Maher immediately interrupted.
BILL MAHER: “Wait, wait, wait…”
“They’ve been brought here?”
SPENCER PRATT: “They’ve been brought here.”
BILL MAHER: “Who did that?”
PRATT: “Body brokers bring these people here.”
MAHER: “From where?”
PRATT: “All across the country.”
Maher couldn’t even fathom what he had just heard. Pratt was exposing how Los Angeles has effectively become a magnet because of the incentives built into the current system.
Whether people agree with that assessment or not, it was another example of Pratt pulling the discussion away from ideology and toward the practical consequences he believes residents are dealing with every day.
That led naturally into a conversation about socialism.
Pratt argued that many struggling voters are being sold a fantasy.
SPENCER PRATT: “I feel like people are all hyped on socialism because they’re like, everything’s so expensive! America’s failed! Give me money!”
“But what they’re forgetting is all the people that these socialists are saying they’re taking the money [from] and giving it [to], they’re going to leave.”
“And then they’re not going to have any money to take from these people to give to you.”
He pointed out how economic growth comes from encouraging businesses to expand and hire, not constantly searching for new groups to tax.
SPENCER PRATT: “I keep telling people, the way we get you money is stopping the socialism, letting the successful rich people build businesses, build restaurants, put money into your pocket because there’s more jobs. There’s more opportunity.”
Finally, the conversation turned back to the mayoral race itself.
Pratt couldn’t resist taking one more shot at Councilwoman Nithya Raman.

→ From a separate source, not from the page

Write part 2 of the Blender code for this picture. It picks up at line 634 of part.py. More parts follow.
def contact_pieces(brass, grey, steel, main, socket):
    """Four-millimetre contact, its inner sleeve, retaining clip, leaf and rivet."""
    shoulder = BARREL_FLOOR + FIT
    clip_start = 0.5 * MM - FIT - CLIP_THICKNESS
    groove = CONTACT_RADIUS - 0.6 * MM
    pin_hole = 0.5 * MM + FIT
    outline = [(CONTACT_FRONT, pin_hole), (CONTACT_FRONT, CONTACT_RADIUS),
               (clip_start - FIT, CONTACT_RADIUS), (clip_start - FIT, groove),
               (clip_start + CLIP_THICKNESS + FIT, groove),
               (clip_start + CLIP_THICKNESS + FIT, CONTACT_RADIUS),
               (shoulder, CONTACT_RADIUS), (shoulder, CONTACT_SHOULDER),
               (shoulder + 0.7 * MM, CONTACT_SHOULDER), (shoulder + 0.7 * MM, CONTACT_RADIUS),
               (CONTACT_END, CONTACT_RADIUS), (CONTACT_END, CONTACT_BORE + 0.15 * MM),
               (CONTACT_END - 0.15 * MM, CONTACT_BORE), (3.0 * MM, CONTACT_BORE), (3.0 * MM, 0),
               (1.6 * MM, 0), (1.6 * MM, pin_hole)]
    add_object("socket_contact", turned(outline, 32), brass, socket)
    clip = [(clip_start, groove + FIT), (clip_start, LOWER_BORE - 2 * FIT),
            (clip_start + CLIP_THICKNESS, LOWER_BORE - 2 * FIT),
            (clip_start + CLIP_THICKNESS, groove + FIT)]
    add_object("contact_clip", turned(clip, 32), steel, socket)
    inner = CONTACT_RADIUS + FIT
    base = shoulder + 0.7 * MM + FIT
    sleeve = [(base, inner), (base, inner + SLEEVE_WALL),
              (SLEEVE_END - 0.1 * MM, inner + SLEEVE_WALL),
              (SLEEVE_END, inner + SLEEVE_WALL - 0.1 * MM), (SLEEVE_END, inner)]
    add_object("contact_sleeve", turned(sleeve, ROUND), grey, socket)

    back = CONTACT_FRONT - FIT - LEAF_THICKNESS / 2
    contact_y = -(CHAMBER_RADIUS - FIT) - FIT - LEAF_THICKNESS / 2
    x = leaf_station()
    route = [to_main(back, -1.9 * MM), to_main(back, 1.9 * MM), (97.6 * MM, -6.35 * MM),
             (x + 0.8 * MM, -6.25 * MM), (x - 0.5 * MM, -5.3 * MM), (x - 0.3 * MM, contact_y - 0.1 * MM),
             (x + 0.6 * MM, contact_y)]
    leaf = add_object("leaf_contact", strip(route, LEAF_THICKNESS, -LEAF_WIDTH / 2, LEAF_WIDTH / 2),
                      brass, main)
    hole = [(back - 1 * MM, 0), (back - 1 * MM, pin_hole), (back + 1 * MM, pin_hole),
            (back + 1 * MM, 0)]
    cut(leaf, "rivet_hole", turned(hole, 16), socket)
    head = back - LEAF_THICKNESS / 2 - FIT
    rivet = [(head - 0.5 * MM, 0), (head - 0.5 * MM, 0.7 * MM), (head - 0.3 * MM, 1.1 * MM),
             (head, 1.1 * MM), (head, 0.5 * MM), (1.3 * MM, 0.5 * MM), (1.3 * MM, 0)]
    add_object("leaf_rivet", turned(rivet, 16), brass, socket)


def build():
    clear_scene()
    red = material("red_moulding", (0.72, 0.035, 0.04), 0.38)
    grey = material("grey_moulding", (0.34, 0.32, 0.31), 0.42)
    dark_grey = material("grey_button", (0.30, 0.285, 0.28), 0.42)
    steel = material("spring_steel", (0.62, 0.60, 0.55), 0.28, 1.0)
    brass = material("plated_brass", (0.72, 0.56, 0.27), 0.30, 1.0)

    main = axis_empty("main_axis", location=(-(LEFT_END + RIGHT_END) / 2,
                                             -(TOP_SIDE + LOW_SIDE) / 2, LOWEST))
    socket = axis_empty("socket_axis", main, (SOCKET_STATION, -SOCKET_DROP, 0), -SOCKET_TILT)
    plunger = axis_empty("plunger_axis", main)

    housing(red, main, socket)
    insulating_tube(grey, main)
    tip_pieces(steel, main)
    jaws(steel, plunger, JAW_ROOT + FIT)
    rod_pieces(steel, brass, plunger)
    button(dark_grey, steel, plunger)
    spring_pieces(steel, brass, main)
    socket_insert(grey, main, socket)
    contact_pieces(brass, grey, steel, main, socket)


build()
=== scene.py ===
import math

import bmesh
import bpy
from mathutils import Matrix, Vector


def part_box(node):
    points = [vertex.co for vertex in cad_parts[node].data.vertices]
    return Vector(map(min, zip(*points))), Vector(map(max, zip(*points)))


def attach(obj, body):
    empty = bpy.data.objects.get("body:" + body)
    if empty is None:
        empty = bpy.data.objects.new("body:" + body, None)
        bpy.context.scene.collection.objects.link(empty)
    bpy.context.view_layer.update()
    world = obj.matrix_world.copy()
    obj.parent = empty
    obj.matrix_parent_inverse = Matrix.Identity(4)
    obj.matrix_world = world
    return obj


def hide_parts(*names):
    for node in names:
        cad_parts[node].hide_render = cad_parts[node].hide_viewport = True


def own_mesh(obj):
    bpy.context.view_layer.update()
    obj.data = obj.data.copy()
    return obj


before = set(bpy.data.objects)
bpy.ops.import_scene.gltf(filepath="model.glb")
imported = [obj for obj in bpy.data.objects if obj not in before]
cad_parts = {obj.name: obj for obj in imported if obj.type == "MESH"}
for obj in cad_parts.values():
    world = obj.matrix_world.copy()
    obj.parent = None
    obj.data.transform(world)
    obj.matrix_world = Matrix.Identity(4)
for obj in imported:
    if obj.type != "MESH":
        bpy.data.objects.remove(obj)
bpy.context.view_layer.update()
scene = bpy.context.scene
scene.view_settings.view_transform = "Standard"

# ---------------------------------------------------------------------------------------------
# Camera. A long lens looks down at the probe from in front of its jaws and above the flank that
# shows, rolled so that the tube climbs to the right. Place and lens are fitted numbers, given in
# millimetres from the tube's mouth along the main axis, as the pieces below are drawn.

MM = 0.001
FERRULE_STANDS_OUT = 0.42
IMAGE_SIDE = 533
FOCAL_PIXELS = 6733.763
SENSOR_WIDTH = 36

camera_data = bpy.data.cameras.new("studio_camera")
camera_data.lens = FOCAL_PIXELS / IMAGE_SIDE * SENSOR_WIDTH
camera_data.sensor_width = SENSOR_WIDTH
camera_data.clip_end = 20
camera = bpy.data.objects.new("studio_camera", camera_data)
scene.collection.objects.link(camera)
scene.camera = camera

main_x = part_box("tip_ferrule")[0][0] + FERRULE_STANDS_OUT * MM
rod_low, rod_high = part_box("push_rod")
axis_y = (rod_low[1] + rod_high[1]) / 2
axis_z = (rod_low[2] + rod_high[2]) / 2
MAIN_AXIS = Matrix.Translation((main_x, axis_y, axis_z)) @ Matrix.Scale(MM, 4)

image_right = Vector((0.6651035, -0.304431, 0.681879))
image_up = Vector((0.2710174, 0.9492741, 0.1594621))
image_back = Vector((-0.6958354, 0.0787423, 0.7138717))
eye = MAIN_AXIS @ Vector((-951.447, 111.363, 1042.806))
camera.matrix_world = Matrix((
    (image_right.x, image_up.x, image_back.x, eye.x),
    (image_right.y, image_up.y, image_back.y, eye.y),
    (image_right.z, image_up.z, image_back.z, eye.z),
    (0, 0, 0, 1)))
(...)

He told told Maher that he bodied “communist” Democrat councilwoman Raman so badly in the mayoral debate that she went from 64% to 8% odds of becoming mayor.

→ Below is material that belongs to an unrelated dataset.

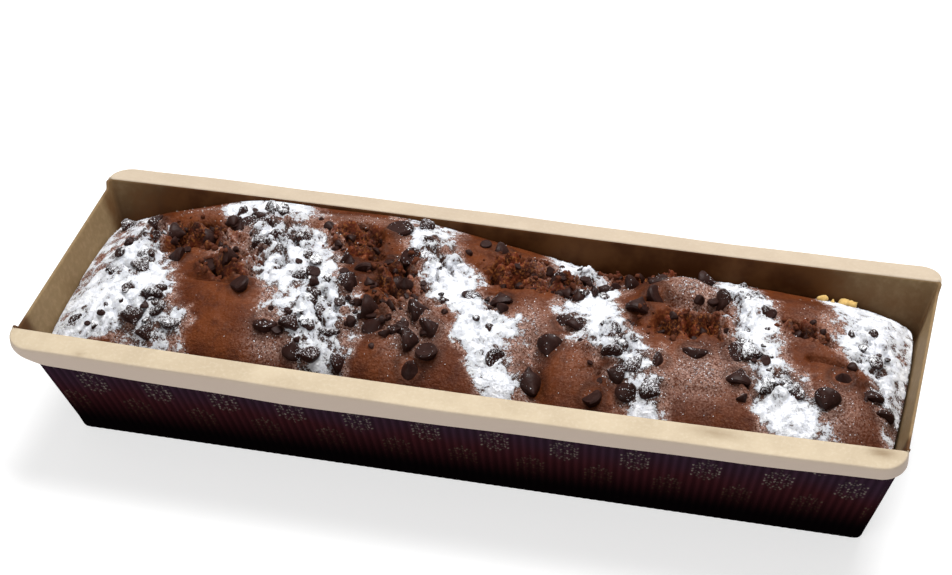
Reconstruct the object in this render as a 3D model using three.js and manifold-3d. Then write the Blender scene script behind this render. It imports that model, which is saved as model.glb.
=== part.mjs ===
// Chocolate chip loaf cake, baked and served in its corrugated paper mould.
//
// Millimetres, +Z up. +X runs along the loaf and the front long side faces -Y. The origin is on
// the table, below the middle of the whole. The cake is one solid that fills the mould: a domed
// crust with swells, folds, broken places and open crags, and the chocolate chips baked into it.
// The mould is one folded piece: ribbed flared walls, a flat base, and a rim folded out along both
// long sides.

import * as THREE from 'three';
import { mergeVertices } from 'three/addons/utils/BufferGeometryUtils.js';
import Module from 'manifold-3d';

// ---- Paper mould ----
const RIM_HEIGHT = 39.5;            // top of the folded rim above the table
const TOP_HALF = { x: 115, y: 35 }; // inner edge of the opening at the rim
const FOOT_HALF = { x: 104.9, y: 25 };  // outside of the base
const PAPER = 0.8;                  // thickness of the board between the ribs
const RIB_DEPTH = 0.45;             // how far a rib stands out of the board
const RIB_PITCH = 2.3;
const RIB_TOP = 37.4;               // the ribs end here, under the folded rim
const NECK = 0.7;                   // thickness of the smooth board above them
const CORNER_RADIUS = 0.8;          // inside the mould's corners
const CORNER_STEPS = 4;             // points on each rounded corner
const FRONT_BOW = 1.4;              // the long walls bulge outwards at mid-length
const BACK_BOW = 0.1;
const BACK_WAVE = 0.4;
const RIM_WIDTH = 7.1;              // folded-out rim on the long sides
const RIM_DROOP = 0.8;              // fall of the rim from its inner to its outer edge
const RIM_OVERHANG = 0.4;           // rim past the opening at each end
const RIM_STEPS = 28;
const LIP_DROP = 3.5;               // turned-down edge of the rim at its ends
const LIP_SAG = 1.25;               // extra depth of the lip at mid-length
const LIP_END = 0.25;               // share of the lip's depth that is left at its very ends,
const LIP_FRONT_RIGHT = 0.75;       // apart from the front rim's right end
const LIP_TAPER = 12;               // length of an end over which the lip gets deeper
const END_STEP = 1.8;               // end walls stop this far below the rim
const END_CUT = { x: 3, y: 1 };     // their cut: past the opening's end, short of the long walls
const INNER_STEPS = { x: 14, y: 4 };  // bends in the inside of each wall, so that it can bow
const PAST = 2;                     // a cutting solid passes this far beyond what it cuts

// ---- Cake ----
const GAP = 0.3;                    // between the cake's sides and the paper
const CAKE_RADIUS = 4;              // the cake's upright corners
const DOME_HALF = { x: 111.6, y: 33.2 };  // where the crust meets the paper
const DOME_POWER = 2.6;             // how flat the dome is across its middle
const DOME_ROUNDING = 0.75;         // how round its shoulders are
const END_POWER = 10;
const END_ROUNDING = 0.6;
const END_SWELL = 4;                // the ends are this much higher at their middle
const GRID = { x: 73, y: 25 };      // faces along and across the crust
const CRUST_MARGIN = 2.5;           // the crust is drawn this far past the paper, then cut
const HEADROOM = 20;                // and its solid may rise this far above the rim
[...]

Maher couldn’t believe what he was hearing.
SPENCER PRATT: “After the debate, the one lady, the communist, socialist…she went from—”
MAHER: “What’s her name?”
PRATT: “Councilwoman Raman.”
“She went from 64% on Kalshi to 8%.”
“So she got bodied, she’s DONE.”
Maher was floored.
BILL MAHER: “Oh come on! After one debate?”
PRATT: “With me, yeah.”
Whether or not Pratt actually becomes mayor isn’t really the point.
What made the interview interesting was watching someone completely outside the political establishment force a conversation about issues that many Los Angeles residents care about far more than the topics that usually dominate cable news.
By the end of the podcast, Maher kept trying to pull the discussion toward policy details, ideology, and political theory.
Pratt kept pulling it back towards the things that people actually care about; crime, homelessness, public safety, government incompetence, and the consequences of failed leadership.
For better or worse, that’s why his campaign has managed to attract attention in the first place.
He’s running as a guy whose house burned down, who thinks the people in charge failed, and who is tired of hearing excuses.